§ EXERCISE DESCRIPTION:
Scan the entries below for the word "OpenSCAD". Copy each line that has it.

§ ENTRIES PROVIDED:
———

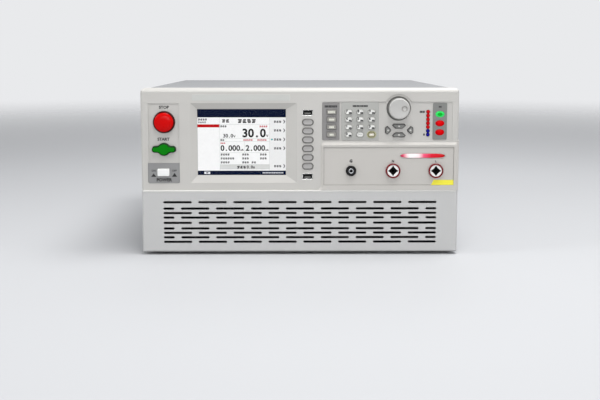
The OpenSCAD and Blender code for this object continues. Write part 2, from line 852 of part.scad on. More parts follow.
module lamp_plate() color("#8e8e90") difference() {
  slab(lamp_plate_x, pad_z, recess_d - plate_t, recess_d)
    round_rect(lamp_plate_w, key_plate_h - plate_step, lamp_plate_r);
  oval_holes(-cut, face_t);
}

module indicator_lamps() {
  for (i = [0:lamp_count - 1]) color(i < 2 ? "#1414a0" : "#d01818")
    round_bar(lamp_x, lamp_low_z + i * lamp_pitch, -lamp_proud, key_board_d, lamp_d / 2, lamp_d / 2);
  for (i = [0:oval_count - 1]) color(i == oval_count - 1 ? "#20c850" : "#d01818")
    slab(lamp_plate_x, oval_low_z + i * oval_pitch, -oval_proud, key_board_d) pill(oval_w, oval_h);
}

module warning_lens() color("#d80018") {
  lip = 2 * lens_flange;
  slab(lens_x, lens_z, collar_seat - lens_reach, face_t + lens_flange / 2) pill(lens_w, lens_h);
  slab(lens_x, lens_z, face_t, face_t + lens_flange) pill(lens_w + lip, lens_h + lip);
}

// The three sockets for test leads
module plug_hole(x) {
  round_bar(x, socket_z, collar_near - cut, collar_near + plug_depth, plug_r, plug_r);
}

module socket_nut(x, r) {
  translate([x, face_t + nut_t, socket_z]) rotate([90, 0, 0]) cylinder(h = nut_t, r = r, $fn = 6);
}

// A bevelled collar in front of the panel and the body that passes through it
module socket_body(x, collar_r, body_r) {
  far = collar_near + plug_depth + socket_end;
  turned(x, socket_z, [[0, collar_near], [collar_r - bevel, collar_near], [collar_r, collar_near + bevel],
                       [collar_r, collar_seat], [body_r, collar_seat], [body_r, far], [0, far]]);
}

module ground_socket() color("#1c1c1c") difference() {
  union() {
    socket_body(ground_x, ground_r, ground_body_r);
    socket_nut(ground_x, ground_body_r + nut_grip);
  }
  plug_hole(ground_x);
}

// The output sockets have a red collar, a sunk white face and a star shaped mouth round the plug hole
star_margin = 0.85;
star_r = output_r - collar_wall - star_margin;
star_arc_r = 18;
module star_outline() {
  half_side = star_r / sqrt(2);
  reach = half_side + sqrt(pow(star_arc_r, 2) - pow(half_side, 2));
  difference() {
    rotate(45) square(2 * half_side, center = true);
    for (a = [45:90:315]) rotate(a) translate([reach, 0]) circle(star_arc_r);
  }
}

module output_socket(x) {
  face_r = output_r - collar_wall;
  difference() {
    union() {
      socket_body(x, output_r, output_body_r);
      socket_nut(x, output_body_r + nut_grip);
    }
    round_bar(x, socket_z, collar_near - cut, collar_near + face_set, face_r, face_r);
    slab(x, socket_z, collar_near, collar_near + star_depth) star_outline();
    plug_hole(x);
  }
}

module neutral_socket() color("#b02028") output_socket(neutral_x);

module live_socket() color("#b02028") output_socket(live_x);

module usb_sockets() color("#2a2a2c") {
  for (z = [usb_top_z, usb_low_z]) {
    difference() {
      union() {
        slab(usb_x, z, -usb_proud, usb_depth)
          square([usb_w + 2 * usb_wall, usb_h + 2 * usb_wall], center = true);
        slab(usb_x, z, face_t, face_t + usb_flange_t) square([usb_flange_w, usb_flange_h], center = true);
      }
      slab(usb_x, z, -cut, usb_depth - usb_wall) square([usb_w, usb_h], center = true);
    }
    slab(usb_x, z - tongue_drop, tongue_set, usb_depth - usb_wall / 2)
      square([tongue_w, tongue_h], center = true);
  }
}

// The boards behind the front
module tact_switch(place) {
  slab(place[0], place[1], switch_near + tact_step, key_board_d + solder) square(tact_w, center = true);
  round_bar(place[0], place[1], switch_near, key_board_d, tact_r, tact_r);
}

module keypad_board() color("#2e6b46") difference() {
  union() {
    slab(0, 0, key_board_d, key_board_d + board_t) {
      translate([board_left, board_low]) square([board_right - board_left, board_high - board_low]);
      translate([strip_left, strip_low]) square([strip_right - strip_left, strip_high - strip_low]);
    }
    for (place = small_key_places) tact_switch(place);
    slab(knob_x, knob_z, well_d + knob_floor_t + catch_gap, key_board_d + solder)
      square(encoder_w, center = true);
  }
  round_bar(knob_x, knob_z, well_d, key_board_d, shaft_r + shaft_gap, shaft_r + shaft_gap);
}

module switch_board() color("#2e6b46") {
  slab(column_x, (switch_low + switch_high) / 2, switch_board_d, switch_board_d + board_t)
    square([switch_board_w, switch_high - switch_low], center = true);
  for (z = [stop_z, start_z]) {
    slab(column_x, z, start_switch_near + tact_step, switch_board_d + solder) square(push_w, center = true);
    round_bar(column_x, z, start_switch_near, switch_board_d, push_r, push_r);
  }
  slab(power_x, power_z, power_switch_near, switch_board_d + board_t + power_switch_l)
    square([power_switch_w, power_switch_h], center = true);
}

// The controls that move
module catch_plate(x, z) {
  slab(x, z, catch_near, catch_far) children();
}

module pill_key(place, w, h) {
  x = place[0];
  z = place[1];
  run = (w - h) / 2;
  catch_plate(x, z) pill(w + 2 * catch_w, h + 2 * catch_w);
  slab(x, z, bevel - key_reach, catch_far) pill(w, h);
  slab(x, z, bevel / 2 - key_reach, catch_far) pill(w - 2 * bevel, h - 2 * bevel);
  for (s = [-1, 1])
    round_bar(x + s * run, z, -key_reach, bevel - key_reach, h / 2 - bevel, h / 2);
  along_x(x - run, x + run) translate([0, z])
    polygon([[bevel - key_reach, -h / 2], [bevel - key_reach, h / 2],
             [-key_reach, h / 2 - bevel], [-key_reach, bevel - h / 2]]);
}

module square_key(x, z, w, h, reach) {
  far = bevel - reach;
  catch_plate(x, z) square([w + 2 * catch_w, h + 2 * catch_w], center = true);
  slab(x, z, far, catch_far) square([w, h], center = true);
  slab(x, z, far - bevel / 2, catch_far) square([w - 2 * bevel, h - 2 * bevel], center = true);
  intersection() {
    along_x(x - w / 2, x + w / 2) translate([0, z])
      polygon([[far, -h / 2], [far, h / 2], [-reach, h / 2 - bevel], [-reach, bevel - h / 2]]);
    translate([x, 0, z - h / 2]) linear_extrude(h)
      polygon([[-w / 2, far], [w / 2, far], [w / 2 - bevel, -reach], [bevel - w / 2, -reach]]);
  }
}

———

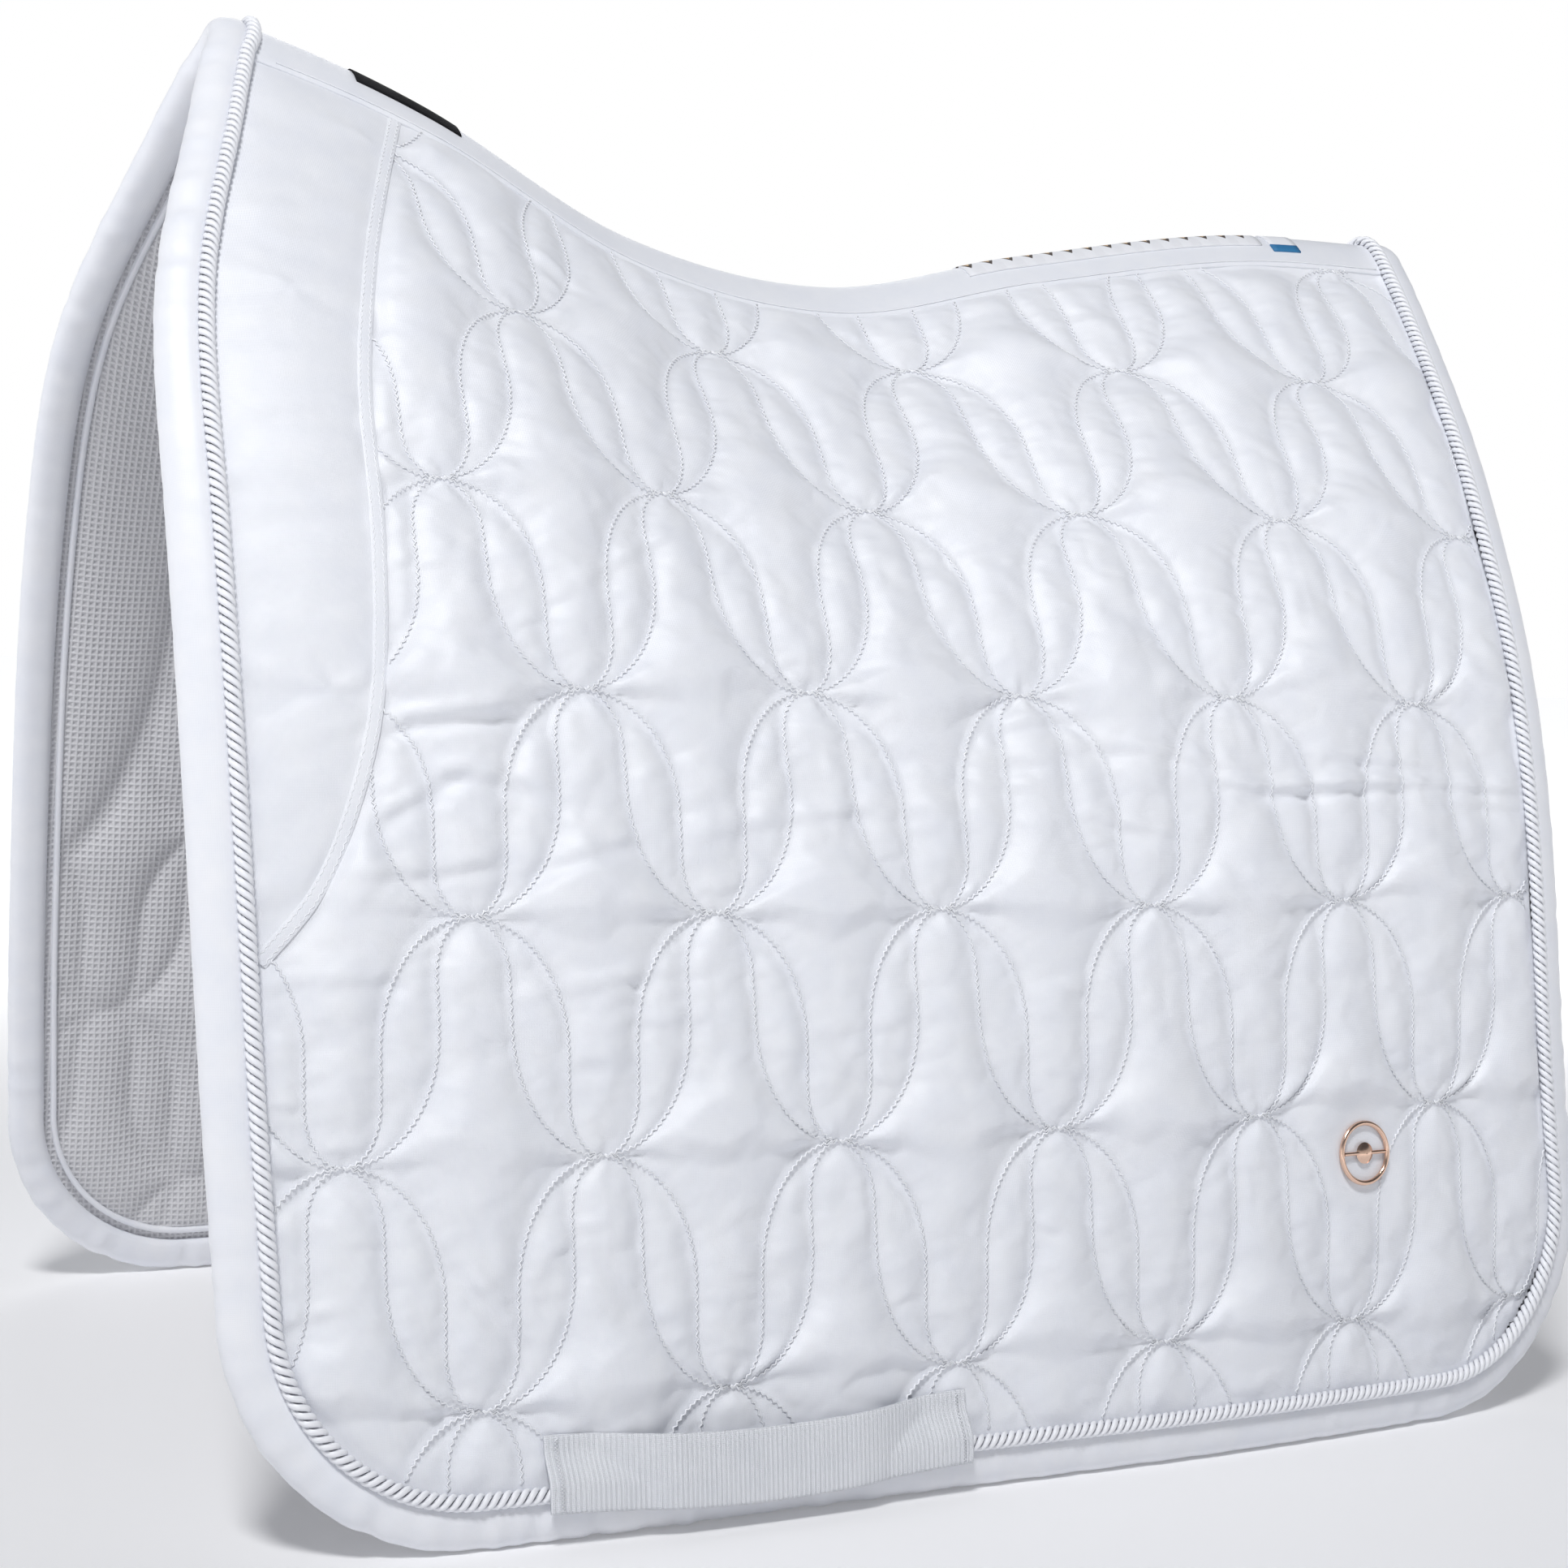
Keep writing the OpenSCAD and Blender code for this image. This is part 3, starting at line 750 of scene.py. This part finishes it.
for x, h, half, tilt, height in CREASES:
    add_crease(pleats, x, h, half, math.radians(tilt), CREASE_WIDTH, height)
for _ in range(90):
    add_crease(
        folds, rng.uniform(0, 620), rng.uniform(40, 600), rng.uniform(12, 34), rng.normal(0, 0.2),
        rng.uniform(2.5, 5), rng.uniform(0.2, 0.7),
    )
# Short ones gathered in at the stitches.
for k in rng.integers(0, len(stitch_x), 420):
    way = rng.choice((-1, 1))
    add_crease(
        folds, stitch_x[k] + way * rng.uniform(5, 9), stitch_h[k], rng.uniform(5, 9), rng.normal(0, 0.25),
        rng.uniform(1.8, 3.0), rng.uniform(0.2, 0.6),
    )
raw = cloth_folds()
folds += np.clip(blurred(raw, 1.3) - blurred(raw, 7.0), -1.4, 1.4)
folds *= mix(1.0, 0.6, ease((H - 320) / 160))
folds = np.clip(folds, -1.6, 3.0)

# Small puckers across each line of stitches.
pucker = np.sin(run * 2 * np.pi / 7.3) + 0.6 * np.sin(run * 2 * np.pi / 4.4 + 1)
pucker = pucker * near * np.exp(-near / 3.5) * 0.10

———

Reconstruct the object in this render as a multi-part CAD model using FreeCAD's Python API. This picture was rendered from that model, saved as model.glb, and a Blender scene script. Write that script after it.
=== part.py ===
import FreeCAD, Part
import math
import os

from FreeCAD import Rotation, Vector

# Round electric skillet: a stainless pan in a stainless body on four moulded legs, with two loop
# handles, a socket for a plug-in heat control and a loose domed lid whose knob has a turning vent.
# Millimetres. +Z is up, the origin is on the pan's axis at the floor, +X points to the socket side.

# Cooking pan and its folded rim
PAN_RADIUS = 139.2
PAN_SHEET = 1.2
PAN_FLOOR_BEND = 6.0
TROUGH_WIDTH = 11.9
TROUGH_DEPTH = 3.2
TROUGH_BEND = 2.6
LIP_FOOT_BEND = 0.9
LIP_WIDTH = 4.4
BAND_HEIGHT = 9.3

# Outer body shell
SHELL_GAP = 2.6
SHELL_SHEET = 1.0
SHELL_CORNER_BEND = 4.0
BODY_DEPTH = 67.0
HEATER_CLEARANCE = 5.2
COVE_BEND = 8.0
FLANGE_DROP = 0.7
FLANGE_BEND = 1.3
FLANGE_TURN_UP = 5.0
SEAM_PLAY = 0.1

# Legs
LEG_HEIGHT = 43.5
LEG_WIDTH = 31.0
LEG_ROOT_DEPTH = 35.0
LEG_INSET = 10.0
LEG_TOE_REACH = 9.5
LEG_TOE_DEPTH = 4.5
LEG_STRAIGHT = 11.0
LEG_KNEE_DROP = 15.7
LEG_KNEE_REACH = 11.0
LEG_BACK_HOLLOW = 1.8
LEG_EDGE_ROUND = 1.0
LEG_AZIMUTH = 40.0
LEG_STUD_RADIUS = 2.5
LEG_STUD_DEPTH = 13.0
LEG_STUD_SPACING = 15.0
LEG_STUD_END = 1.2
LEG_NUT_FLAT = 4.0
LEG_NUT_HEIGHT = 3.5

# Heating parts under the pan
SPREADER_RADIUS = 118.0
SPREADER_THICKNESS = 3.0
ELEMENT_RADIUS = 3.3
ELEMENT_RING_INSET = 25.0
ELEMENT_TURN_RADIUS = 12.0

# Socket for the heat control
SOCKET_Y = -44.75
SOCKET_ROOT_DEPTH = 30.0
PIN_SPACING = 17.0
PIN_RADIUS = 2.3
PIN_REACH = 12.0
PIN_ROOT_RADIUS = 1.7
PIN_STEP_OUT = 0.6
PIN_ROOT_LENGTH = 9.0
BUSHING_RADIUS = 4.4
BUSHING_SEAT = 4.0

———

§ WORKED SOLUTION:
The OpenSCAD and Blender code for this object continues. Write part 2, from line 852 of part.scad on. More parts follow.
Keep writing the OpenSCAD and Blender code for this image. This is part 3, starting at line 750 of scene.py. This part finishes it.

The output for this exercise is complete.